¡Quítenlo!, ¡quítenlo! (Valledupar, Cesar)
Los diálogos en este país habituado a la guerra tienden a abrir las heridas
Por qué solo el 14 % de los encuestados aprueba el gobierno del presidente de la República de Colombia que va a firmar el fin del conflicto con la guerrilla de las FARC. Por qué en el último año Santos, “el presidente de la paz”, ha sido abucheado en la tarima de la llamada “Carrera de los héroes”, en el auditorio de la Universidad Nacional, en las pantallas enormes del Festival Vallenato de Valledupar: porque los diálogos, que en este país habituado a la guerra tienden a abrir las heridas, a revivir el miedo a perderlo todo y a despertar a los ejércitos dormidos, suelen tragarse viva la popularidad de cualquier político; porque la solución ha sido hacer un gobierno de anuncios; porque se ha insistido en reducir el Estado a repartidor de negocios, y porque es increíble que un gobierno empeñado en la paz desprecie tantas cosas más.
Cómo puede ser que la misma presidencia que ha osado reconocer a las víctimas del conflicto haya permitido que se explote de semejante modo el medio ambiente, y haya titubeado a la hora de reclamar, miles de muertos después, la legalización de la droga: ¿se puede ser liberal pero conservador pero inmoral?
Sí, el 14 % del país, un poco más resignado que paciente, le celebra al presidente su vocación clara a acabar una de las guerras de la guerra, le aplaude la falta de carisma porque lo contrario es un riesgo en un país desmoralizado, le reconoce su respaldo a la búsqueda de la igualdad en esta tierra derechizada –el apoyo al aborto, al matrimonio homosexual, a la eutanasia–, y le reconoce su silencio respetuoso, que en Colombia no deja de ser un alivio, cuando se le critica su incoherencia indefendible sin eufemismos, sin ambages. Y sí, el 20 %, ocupado en su vida, no sabe qué pensar: ¿será tan estadista como suena?, ¿será más bien otro farsante? Pero el 66 %, azuzado por la peor oposición en la historia de las oposiciones, no le cree ni la paz: “¡quítenlo!, ¡quítenlo!”, le gritaron los espectadores del Festival Vallenato, hace ocho días, al vídeo de saludo que envió.
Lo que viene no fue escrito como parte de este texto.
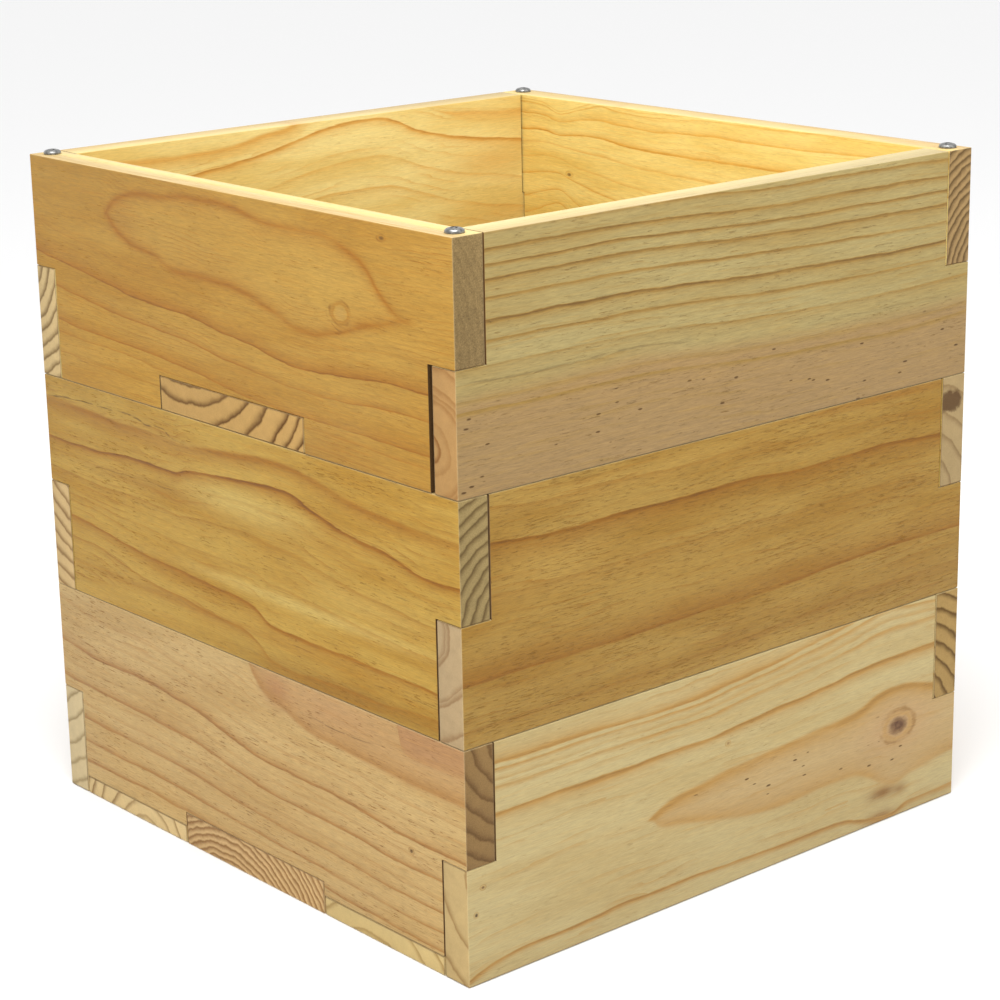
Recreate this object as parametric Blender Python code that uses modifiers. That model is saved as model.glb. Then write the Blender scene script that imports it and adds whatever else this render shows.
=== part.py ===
"""A square beehive body of three stacked tiers in planed pine.

Each tier is four boards, half-lapped at the corners and held by one long pan-head screw down
through each lap. The bottom tier has a floor of three planks, screwed on from below, and a loose
cross plank lies on the middle tier, in notches cut in the top tier's side boards.
Metres, +Z up, origin at the middle of the underside. "Front" is -Y and "left" is -X.
"""

import math

import bmesh
import bpy
from mathutils import Matrix, Vector

# The stack.
SIDE = 0.400  # outer side of the square
HEIGHT = 0.410  # underside to rim
WALL = 0.020  # board thickness
THIN_WALL = 0.0187  # the top tier's front board, planed a little thin
GAP = 0.0003  # between pieces that touch
TIERS = ("bottom", "middle", "top")
PITCH = (HEIGHT + GAP) / len(TIERS)
BOARD = PITCH - GAP  # height of a tier's boards
LAP = BOARD / 2  # height of the half-lap in its tier
HALF = SIDE / 2
INNER = HALF - WALL

# Which way each board's outer face looks, as a turn about Z from the front.
TURNS = {"front": 0, "right": 90, "back": 180, "left": 270}
SHOULDER = 0.0008  # from a board's shoulder to the board that it meets
WIDE_SHOULDER = 0.0033  # the one lap that was cut short, at the top tier's near corner

# The cross plank and its notches.
CROSS_WIDTH = 0.139
CROSS_THICK = 0.020
CROSS_SHIFT = 0.0005  # off the middle, towards the back
CROSS_LIFT = 0.0005  # it lies this far clear of the middle tier
CROSS_SIDE_PLAY = 0.0007

# The floor: a thick plank let up into the side boards, and a thin one on each side of it.
THICK_PLANK = 0.020
THIN_PLANK = 0.011
MIDDLE_PLANK = (-0.0710, 0.0670)  # its edges along Y
PLANK_PLAY = 0.0012  # between planks
NOTCH_PLAY = 0.0006

# Corner screws: pan heads on the tab of a side board, shanks down into the board below it.
INSET = 0.010  # screw axis from both outer faces
PAN_RADIUS = 0.0053
PAN_HEIGHT = 0.0027
PAN_DOME = 0.65  # share of the head's height that its dome takes
PAN_DOME_STEPS = (0, 30, 55, 75, 90)  # degrees from the top, where its profile has a point
PAN_CROSS = (0.0005, 0.0026, 0.0014)  # cross recess: half an arm's width, its reach and its depth
SHANK_RADIUS = 0.00225
CORNER_LENGTH = 0.100
POCKET_RADIUS = 0.0065  # under the tier above, for the head to sit in
POCKET_DEPTH = 0.0042

# Floor screws: countersunk heads in the planks, shanks up into the side boards.
CSK_RADIUS = 0.0042
CSK_DEPTH = 0.0030
CSK_EDGE = 0.0004  # the head's straight edge
CSK_CROSS = (0.0004, 0.0021, 0.0012)
CSK_RECESS = 0.0008  # how far the head sits in the plank
CSK_ROOM = 0.0006  # how much deeper than the head its countersink goes
FLOOR_SHANK = 0.0018
FLOOR_LENGTH = 0.038
FLOOR_SCREW_SPREAD = 0.5  # of a plank's width, between its two screws

POINT = 3  # length of a screw's point, in shank radii
PLAY = 0.00045  # between a shank and the wall of its hole
OVER = 0.004  # how far a cutter runs past the face it opens
ROUND_SIDES = 12
PAN_SIDES = 16
MERGE = 0.00002  # points of a turned profile this near the axis become one
SHARP_ANGLE = math.radians(40)  # edges bent more than this stay sharp

# Base colours of the boards, as seen on their outer faces.
TIMBER = {
    "top_left": (0.60, 0.35, 0.10),
    "top_front": (0.55, 0.41, 0.17),
    "top_right": (0.66, 0.45, 0.14),
    "top_back": (0.66, 0.44, 0.14),
    "middle_left": (0.56, 0.34, 0.08),
    "middle_front": (0.49, 0.29, 0.08),
    "middle_right": (0.56, 0.36, 0.12),
    "middle_back": (0.56, 0.37, 0.12),
    "bottom_left": (0.58, 0.36, 0.14),
    "bottom_front": (0.63, 0.47, 0.21),
    "bottom_right": (0.58, 0.39, 0.15),
    "bottom_back": (0.58, 0.39, 0.15),
    "cross_plank": (0.60, 0.40, 0.18),
    "floor_front": (0.64, 0.48, 0.20),
    "floor_middle": (0.58, 0.38, 0.18),
    "floor_back": (0.64, 0.47, 0.19),
}
ZINC = (0.62, 0.63, 0.65)
PLANED_ROUGHNESS = 0.5
SAWN_ROUGHNESS = 0.55
ZINC_ROUGHNESS = 0.3


def new_collection(name):
    collection = bpy.data.collections.new(name)
    bpy.context.scene.collection.children.link(collection)
    return collection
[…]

Póngase en el lugar de ellos. Póngase en los zapatos de los vallenatos. Ese mismo día el presidente Santos –que no puede ni quiere ser como su antecesor: el temido e idolatrado expresidente Uribe– ha celebrado en la radio que la reina Isabel lo haya invitado al palacio de Buckingham. Pero los vallenatos, que no se acostumbran a que el mandatario se porte como otro político bogotano que solo ve de cerca, y están felices en el imponente Parque de la Leyenda Vallenata porque está por empezar su querido festival, se ven forzados a ver antes de todo el encorbatado vídeo de saludo de Santos. Y entonces gritan “¡quítenlo!, ¡quítenlo!” porque fue suficiente desplante que no fuera allá a saludarlos como hacen los presidentes. Y claro: lo quitan pronto, y nadie dice más “pero qué le pasa a este…”, y nadie grita más “¡que viva Uribe!”.
Pónganse, sin embargo, en el lugar del presidente: hace parte de una generación de políticos bienintencionados, pero desvergonzados y perdidos en su versión de los hechos, que no entienden por qué la gente no ve que las cifras del país sí han mejorado. Está convencido, allá en sus zapatos, de que solo el 14 % lo defiende porque ni su tono alejado del caudillismo, ni sus estrategias de comunicación, ni la gritería de su antecesor dejan escuchar sus logros, pero lo cierto es –dice el escritor Antonio Caballero– que un país que ha sido negado tantas veces merece cambiarle la cara al presidente cada cuatro años, y este lleva seis. Así era, cada cuatro, hasta que el ovacionado Uribe cambió la Constitución para hacerse reelegir. El 14 %, el 20 %, el 66 % tendrían que agradecerle al abucheado Santos haberla cambiado de vuelta para echar atrás la reelección.